Repeat exactly the lines from the start of the material below up to and including the "wall_arc_r = 1647; // [1400:1:2400]" line.

....

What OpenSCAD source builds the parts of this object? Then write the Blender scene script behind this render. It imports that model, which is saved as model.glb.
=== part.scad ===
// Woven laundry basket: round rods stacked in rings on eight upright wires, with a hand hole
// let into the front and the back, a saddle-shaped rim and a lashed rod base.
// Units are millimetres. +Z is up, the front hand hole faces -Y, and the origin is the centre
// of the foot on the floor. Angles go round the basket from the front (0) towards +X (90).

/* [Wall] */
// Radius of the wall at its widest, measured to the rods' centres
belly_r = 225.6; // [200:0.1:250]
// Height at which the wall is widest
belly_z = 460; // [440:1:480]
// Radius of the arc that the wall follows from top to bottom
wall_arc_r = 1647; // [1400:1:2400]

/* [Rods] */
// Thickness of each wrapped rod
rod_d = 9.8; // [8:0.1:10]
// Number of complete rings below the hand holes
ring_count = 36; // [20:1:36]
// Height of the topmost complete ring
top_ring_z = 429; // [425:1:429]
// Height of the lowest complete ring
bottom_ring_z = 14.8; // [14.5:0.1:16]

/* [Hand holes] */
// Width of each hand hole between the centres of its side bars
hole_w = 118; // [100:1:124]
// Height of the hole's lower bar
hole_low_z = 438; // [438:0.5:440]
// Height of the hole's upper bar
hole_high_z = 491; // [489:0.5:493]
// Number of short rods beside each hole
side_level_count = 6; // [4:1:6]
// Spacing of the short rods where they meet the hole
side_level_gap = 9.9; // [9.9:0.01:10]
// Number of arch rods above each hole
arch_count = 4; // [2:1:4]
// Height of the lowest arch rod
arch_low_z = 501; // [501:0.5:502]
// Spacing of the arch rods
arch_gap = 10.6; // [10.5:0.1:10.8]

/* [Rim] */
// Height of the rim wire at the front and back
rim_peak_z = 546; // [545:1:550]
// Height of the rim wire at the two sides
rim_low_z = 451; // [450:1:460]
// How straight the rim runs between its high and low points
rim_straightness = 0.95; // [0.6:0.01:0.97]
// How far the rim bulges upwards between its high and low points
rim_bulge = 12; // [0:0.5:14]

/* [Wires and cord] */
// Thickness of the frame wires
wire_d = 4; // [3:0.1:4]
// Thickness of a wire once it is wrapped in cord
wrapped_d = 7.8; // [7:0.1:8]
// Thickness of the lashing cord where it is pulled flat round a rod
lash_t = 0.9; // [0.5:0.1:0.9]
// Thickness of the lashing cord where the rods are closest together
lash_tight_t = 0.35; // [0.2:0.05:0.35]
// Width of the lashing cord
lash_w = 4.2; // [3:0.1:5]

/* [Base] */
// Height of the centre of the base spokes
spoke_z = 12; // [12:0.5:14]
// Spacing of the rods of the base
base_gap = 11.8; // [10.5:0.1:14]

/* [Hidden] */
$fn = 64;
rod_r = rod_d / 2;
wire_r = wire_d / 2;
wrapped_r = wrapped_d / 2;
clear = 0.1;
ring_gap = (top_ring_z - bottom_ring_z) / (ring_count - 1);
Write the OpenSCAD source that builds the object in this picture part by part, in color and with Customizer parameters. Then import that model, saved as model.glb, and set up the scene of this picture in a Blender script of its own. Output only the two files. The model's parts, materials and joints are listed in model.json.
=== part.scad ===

....

Answer:
What OpenSCAD source builds the parts of this object? Then write the Blender scene script behind this render. It imports that model, which is saved as model.glb.
=== part.scad ===
// Woven laundry basket: round rods stacked in rings on eight upright wires, with a hand hole
// let into the front and the back, a saddle-shaped rim and a lashed rod base.
// Units are millimetres. +Z is up, the front hand hole faces -Y, and the origin is the centre
// of the foot on the floor. Angles go round the basket from the front (0) towards +X (90).

/* [Wall] */
// Radius of the wall at its widest, measured to the rods' centres
belly_r = 225.6; // [200:0.1:250]
// Height at which the wall is widest
belly_z = 460; // [440:1:480]
// Radius of the arc that the wall follows from top to bottom
wall_arc_r = 1647; // [1400:1:2400]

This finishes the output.